Exercise task
Extract and list every line that contains the word "None".

Data extract

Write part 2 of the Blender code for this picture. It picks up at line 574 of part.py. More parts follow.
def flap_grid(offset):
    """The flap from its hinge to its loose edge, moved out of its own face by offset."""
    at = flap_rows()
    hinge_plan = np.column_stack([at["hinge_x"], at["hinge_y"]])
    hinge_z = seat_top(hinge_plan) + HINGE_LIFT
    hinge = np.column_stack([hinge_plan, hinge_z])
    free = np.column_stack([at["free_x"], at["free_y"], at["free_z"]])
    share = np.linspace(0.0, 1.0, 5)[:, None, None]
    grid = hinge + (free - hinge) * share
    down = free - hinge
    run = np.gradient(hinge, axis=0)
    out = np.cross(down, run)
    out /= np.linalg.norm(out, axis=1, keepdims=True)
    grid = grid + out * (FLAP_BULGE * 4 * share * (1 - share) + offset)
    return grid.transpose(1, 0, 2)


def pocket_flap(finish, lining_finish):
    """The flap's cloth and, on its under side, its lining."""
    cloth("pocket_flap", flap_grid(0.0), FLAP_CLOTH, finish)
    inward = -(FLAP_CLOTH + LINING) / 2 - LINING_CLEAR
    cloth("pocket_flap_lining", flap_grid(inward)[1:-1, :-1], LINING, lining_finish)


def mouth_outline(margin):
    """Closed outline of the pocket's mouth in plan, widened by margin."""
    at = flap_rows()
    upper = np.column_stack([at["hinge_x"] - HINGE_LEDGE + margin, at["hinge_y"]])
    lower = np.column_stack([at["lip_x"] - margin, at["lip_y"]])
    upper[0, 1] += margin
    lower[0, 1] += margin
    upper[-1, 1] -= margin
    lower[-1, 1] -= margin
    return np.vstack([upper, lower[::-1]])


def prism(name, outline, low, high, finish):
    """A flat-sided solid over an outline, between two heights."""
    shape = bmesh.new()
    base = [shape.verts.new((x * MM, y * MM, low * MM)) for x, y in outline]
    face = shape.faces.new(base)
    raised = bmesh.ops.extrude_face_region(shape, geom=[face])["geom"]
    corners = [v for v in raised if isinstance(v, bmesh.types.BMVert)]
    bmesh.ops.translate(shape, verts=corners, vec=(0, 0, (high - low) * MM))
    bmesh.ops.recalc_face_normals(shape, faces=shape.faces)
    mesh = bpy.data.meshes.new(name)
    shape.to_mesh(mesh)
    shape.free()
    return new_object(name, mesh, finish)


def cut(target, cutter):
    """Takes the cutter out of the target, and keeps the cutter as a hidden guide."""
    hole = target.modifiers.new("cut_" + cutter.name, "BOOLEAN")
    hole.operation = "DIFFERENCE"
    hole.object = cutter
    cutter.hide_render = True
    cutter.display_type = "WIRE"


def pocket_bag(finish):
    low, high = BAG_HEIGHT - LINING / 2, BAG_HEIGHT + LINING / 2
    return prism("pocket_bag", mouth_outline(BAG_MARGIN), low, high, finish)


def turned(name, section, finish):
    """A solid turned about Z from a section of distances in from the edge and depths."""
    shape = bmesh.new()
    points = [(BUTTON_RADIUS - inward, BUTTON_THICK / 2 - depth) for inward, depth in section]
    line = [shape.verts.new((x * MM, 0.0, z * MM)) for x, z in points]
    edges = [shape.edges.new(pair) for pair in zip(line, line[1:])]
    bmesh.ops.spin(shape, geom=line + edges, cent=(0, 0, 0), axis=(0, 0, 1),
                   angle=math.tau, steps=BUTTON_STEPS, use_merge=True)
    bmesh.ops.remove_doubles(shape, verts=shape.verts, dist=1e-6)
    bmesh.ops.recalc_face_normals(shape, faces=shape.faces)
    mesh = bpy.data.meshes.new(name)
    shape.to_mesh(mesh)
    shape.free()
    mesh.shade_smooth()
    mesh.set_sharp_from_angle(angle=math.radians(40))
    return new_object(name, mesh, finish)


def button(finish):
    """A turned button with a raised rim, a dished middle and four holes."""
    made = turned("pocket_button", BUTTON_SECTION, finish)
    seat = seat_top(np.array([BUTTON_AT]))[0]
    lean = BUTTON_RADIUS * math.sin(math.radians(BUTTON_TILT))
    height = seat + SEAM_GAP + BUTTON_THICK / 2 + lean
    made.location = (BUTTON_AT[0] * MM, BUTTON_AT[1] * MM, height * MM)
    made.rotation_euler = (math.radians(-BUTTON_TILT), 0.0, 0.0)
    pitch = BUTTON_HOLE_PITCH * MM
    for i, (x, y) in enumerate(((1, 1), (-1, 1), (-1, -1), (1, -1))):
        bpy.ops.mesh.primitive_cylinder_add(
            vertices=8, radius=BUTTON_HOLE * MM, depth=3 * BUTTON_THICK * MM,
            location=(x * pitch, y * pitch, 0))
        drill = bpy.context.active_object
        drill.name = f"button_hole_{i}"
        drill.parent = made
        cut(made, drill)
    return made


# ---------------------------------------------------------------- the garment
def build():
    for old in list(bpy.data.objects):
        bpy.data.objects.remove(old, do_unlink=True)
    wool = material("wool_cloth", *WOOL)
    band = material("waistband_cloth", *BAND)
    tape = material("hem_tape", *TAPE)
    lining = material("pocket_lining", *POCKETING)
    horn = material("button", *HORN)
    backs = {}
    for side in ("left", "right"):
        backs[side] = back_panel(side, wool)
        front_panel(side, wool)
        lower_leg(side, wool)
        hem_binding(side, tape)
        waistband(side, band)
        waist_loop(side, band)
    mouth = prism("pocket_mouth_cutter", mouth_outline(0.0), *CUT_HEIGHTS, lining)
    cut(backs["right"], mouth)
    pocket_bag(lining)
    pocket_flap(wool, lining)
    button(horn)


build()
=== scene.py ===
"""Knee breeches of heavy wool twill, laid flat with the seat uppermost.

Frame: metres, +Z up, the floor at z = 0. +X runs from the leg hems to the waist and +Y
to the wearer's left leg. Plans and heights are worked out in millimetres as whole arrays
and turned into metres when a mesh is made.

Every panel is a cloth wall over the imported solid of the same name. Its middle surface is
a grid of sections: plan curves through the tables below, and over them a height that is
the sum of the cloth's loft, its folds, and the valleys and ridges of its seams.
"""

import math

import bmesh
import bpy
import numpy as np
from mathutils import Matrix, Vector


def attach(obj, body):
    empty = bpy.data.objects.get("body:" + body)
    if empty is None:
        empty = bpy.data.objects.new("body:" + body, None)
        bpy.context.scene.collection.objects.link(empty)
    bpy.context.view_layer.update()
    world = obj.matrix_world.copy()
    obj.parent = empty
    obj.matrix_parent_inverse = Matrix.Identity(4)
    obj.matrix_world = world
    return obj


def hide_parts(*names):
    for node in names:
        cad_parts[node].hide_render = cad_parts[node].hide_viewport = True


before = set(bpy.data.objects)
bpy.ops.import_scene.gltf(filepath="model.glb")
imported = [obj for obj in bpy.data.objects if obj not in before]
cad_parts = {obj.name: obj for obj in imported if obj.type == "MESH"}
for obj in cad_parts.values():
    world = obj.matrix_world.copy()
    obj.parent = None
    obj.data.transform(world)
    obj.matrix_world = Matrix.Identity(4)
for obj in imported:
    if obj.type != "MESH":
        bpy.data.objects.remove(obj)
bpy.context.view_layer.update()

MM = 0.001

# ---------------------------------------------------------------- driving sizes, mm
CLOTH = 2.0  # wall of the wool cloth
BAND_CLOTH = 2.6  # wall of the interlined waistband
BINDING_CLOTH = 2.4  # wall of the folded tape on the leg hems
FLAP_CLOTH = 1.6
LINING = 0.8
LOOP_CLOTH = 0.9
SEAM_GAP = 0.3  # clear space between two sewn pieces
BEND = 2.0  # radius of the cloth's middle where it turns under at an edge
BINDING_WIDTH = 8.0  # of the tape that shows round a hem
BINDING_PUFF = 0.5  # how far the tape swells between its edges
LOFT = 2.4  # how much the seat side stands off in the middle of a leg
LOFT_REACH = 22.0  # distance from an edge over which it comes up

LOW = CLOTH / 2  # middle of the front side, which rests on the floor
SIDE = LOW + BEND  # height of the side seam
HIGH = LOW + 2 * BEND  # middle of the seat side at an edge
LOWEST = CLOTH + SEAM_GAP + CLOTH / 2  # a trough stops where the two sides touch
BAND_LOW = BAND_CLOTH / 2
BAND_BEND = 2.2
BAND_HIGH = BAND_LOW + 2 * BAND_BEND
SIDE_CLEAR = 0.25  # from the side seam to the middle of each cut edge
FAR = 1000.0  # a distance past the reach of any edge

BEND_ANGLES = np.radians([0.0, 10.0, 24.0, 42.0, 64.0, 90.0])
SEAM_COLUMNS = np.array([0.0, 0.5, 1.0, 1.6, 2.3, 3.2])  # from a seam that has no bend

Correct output
    share = np.linspace(0.0, 1.0, 5)[:, None, None]
    if empty is None:
        empty = bpy.data.objects.new("body:" + body, None)
    obj.parent = None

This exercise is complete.